* _WORK TO BE COMPLETED_
Reproduce the entire listing word for word.
(begin)
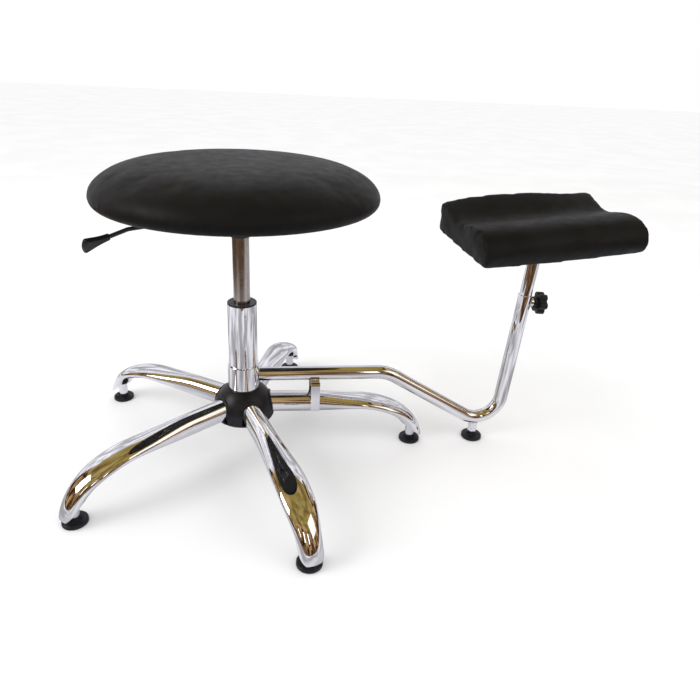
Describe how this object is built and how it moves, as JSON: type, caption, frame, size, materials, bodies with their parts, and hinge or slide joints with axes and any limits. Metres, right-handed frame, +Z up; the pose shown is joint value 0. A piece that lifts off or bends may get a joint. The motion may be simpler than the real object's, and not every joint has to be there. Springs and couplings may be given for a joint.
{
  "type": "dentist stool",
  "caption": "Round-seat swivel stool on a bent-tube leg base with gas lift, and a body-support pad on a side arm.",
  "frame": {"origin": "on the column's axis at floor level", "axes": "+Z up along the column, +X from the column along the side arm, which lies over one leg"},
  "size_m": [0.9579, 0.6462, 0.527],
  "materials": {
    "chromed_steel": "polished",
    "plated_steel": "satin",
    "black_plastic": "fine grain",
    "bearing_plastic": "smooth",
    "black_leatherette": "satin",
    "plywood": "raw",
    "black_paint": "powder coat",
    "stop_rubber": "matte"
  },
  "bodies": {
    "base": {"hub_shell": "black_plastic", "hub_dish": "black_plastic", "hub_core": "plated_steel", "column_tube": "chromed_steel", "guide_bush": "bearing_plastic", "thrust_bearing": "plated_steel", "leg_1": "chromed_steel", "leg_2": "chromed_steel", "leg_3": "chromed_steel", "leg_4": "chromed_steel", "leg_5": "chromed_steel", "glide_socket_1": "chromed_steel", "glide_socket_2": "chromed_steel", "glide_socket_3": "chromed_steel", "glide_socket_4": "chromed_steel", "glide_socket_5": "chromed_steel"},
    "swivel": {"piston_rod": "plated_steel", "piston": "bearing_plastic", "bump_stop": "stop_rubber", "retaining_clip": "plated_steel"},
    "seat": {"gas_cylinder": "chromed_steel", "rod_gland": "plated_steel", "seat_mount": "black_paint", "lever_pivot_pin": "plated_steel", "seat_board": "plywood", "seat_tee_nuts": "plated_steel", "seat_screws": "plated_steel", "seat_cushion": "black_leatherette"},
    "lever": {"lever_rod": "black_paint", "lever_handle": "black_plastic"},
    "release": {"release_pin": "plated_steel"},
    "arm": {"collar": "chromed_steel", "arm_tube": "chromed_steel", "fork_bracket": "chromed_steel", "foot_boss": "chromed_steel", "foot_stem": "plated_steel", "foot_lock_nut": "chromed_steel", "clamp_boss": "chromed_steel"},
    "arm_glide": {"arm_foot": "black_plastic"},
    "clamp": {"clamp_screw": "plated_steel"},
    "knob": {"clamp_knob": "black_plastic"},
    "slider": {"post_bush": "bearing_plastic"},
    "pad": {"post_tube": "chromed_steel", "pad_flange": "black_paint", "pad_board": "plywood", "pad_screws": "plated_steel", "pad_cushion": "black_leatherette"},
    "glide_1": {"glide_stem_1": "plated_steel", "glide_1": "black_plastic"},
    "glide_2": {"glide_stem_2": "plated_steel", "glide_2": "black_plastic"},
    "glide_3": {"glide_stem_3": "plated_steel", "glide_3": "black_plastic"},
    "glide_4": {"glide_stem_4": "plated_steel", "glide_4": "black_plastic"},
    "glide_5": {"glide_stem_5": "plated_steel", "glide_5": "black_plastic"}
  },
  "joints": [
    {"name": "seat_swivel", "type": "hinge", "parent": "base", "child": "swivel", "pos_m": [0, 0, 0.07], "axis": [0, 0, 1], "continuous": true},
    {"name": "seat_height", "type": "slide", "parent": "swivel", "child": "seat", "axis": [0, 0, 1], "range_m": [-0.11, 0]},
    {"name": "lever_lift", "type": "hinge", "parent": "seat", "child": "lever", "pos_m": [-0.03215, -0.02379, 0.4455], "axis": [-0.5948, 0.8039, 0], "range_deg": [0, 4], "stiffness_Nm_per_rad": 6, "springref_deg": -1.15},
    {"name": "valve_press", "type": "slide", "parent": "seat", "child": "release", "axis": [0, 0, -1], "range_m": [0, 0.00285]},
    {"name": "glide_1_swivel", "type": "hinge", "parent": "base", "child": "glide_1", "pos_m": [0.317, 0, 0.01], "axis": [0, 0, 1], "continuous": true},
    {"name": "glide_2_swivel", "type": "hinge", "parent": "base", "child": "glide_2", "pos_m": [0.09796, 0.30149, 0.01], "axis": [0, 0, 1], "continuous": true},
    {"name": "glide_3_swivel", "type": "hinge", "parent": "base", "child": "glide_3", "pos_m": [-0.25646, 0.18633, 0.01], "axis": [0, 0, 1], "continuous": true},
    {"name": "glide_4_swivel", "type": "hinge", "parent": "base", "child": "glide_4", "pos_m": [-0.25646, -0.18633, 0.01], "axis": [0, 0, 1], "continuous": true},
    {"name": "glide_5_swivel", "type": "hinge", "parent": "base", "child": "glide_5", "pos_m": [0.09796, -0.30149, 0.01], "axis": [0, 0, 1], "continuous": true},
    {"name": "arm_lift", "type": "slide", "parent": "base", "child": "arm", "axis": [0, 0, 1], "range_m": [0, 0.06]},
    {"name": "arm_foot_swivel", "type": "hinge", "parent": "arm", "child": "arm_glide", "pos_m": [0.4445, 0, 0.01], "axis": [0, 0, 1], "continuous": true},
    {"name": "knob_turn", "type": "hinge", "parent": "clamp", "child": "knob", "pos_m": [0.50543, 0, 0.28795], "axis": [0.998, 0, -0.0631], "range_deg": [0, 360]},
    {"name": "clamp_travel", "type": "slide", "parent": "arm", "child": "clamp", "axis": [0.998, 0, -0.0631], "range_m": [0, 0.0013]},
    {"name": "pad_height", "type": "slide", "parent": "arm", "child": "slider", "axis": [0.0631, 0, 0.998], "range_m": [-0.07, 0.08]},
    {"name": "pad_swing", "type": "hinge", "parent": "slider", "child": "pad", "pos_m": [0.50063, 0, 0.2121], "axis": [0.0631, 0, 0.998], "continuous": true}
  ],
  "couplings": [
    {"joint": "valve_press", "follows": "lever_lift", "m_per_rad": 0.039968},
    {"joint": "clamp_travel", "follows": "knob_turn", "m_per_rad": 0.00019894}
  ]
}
(end)
* _ANSWER TO THE EXERCISE_
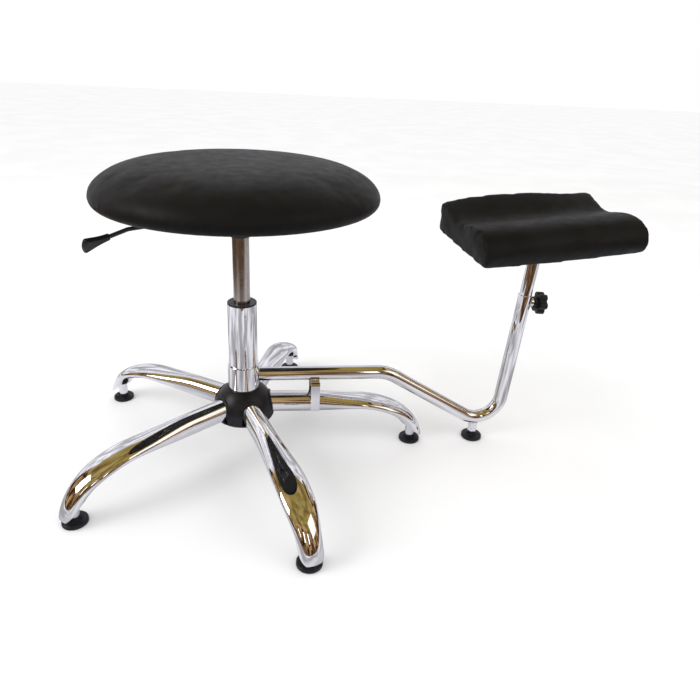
Describe how this object is built and how it moves, as JSON: type, caption, frame, size, materials, bodies with their parts, and hinge or slide joints with axes and any limits. Metres, right-handed frame, +Z up; the pose shown is joint value 0. A piece that lifts off or bends may get a joint. The motion may be simpler than the real object's, and not every joint has to be there. Springs and couplings may be given for a joint.
{
  "type": "dentist stool",
  "caption": "Round-seat swivel stool on a bent-tube leg base with gas lift, and a body-support pad on a side arm.",
  "frame": {"origin": "on the column's axis at floor level", "axes": "+Z up along the column, +X from the column along the side arm, which lies over one leg"},
  "size_m": [0.9579, 0.6462, 0.527],
  "materials": {
    "chromed_steel": "polished",
    "plated_steel": "satin",
    "black_plastic": "fine grain",
    "bearing_plastic": "smooth",
    "black_leatherette": "satin",
    "plywood": "raw",
    "black_paint": "powder coat",
    "stop_rubber": "matte"
  },
  "bodies": {
    "base": {"hub_shell": "black_plastic", "hub_dish": "black_plastic", "hub_core": "plated_steel", "column_tube": "chromed_steel", "guide_bush": "bearing_plastic", "thrust_bearing": "plated_steel", "leg_1": "chromed_steel", "leg_2": "chromed_steel", "leg_3": "chromed_steel", "leg_4": "chromed_steel", "leg_5": "chromed_steel", "glide_socket_1": "chromed_steel", "glide_socket_2": "chromed_steel", "glide_socket_3": "chromed_steel", "glide_socket_4": "chromed_steel", "glide_socket_5": "chromed_steel"},
    "swivel": {"piston_rod": "plated_steel", "piston": "bearing_plastic", "bump_stop": "stop_rubber", "retaining_clip": "plated_steel"},
    "seat": {"gas_cylinder": "chromed_steel", "rod_gland": "plated_steel", "seat_mount": "black_paint", "lever_pivot_pin": "plated_steel", "seat_board": "plywood", "seat_tee_nuts": "plated_steel", "seat_screws": "plated_steel", "seat_cushion": "black_leatherette"},
    "lever": {"lever_rod": "black_paint", "lever_handle": "black_plastic"},
    "release": {"release_pin": "plated_steel"},
    "arm": {"collar": "chromed_steel", "arm_tube": "chromed_steel", "fork_bracket": "chromed_steel", "foot_boss": "chromed_steel", "foot_stem": "plated_steel", "foot_lock_nut": "chromed_steel", "clamp_boss": "chromed_steel"},
    "arm_glide": {"arm_foot": "black_plastic"},
    "clamp": {"clamp_screw": "plated_steel"},
    "knob": {"clamp_knob": "black_plastic"},
    "slider": {"post_bush": "bearing_plastic"},
    "pad": {"post_tube": "chromed_steel", "pad_flange": "black_paint", "pad_board": "plywood", "pad_screws": "plated_steel", "pad_cushion": "black_leatherette"},
    "glide_1": {"glide_stem_1": "plated_steel", "glide_1": "black_plastic"},
    "glide_2": {"glide_stem_2": "plated_steel", "glide_2": "black_plastic"},
    "glide_3": {"glide_stem_3": "plated_steel", "glide_3": "black_plastic"},
    "glide_4": {"glide_stem_4": "plated_steel", "glide_4": "black_plastic"},
    "glide_5": {"glide_stem_5": "plated_steel", "glide_5": "black_plastic"}
  },
  "joints": [
    {"name": "seat_swivel", "type": "hinge", "parent": "base", "child": "swivel", "pos_m": [0, 0, 0.07], "axis": [0, 0, 1], "continuous": true},
    {"name": "seat_height", "type": "slide", "parent": "swivel", "child": "seat", "axis": [0, 0, 1], "range_m": [-0.11, 0]},
    {"name": "lever_lift", "type": "hinge", "parent": "seat", "child": "lever", "pos_m": [-0.03215, -0.02379, 0.4455], "axis": [-0.5948, 0.8039, 0], "range_deg": [0, 4], "stiffness_Nm_per_rad": 6, "springref_deg": -1.15},
    {"name": "valve_press", "type": "slide", "parent": "seat", "child": "release", "axis": [0, 0, -1], "range_m": [0, 0.00285]},
    {"name": "glide_1_swivel", "type": "hinge", "parent": "base", "child": "glide_1", "pos_m": [0.317, 0, 0.01], "axis": [0, 0, 1], "continuous": true},
    {"name": "glide_2_swivel", "type": "hinge", "parent": "base", "child": "glide_2", "pos_m": [0.09796, 0.30149, 0.01], "axis": [0, 0, 1], "continuous": true},
    {"name": "glide_3_swivel", "type": "hinge", "parent": "base", "child": "glide_3", "pos_m": [-0.25646, 0.18633, 0.01], "axis": [0, 0, 1], "continuous": true},
    {"name": "glide_4_swivel", "type": "hinge", "parent": "base", "child": "glide_4", "pos_m": [-0.25646, -0.18633, 0.01], "axis": [0, 0, 1], "continuous": true},
    {"name": "glide_5_swivel", "type": "hinge", "parent": "base", "child": "glide_5", "pos_m": [0.09796, -0.30149, 0.01], "axis": [0, 0, 1], "continuous": true},
    {"name": "arm_lift", "type": "slide", "parent": "base", "child": "arm", "axis": [0, 0, 1], "range_m": [0, 0.06]},
    {"name": "arm_foot_swivel", "type": "hinge", "parent": "arm", "child": "arm_glide", "pos_m": [0.4445, 0, 0.01], "axis": [0, 0, 1], "continuous": true},
    {"name": "knob_turn", "type": "hinge", "parent": "clamp", "child": "knob", "pos_m": [0.50543, 0, 0.28795], "axis": [0.998, 0, -0.0631], "range_deg": [0, 360]},
    {"name": "clamp_travel", "type": "slide", "parent": "arm", "child": "clamp", "axis": [0.998, 0, -0.0631], "range_m": [0, 0.0013]},
    {"name": "pad_height", "type": "slide", "parent": "arm", "child": "slider", "axis": [0.0631, 0, 0.998], "range_m": [-0.07, 0.08]},
    {"name": "pad_swing", "type": "hinge", "parent": "slider", "child": "pad", "pos_m": [0.50063, 0, 0.2121], "axis": [0.0631, 0, 0.998], "continuous": true}
  ],
  "couplings": [
    {"joint": "valve_press", "follows": "lever_lift", "m_per_rad": 0.039968},
    {"joint": "clamp_travel", "follows": "knob_turn", "m_per_rad": 0.00019894}
  ]
}